Breakups always hurt. The initial blow is harsh. It stings, and the heartache is unbearable. You might cry into a pillow for a few hours, then fall asleep; wake up thinking it was all a bad dream, then realize it actually happened... all over again.

But then, time passes. You can see the light again; things look up—you can smile.

... my point being: I don’t see a reason to get bent out of shape about the ‘Ring’s ban on lap records. There’s so much to the ring that it requires a professional driver who also knows and breathes the ring. That makes it NOT an admirable choice for lap records. A lot sits solely on the driver. On the other hand, I do understand why manufacturers want bragging rights for dominating such a track.

But there are others. We don’t need a 10 mile track to understand a car’s performance. That being said, an intensive track is still admired for the role of testing and ranking production cars.
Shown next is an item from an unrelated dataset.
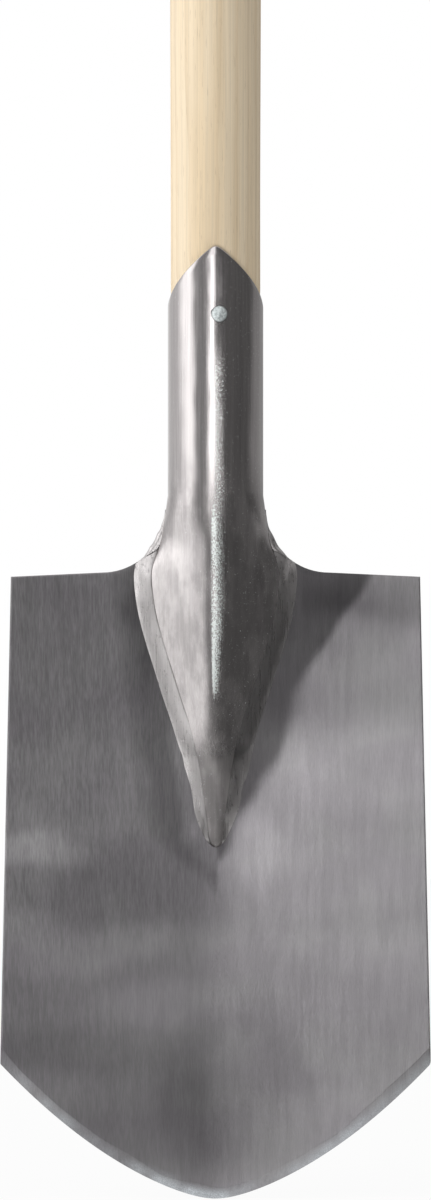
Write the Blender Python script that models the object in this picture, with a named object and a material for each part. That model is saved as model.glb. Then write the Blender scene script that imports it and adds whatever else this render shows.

Example: Suzuka Circuit. Plenty of high speed corners, stretches and technical components. The track is clearer cut, easier to master and stronger at finding a group of vehicles’ strengths and weaknesses. Part of the unfair advantage of the ‘Ring was the few full-on, high-speed stretches. Speed is important, but on a production level, I find acceleration and maintained-cornering speed more important than a 240mph top speed.

What good is a car that tops out at 240mph if the only track you can hit that at safely is a track that NO LONGER allows it?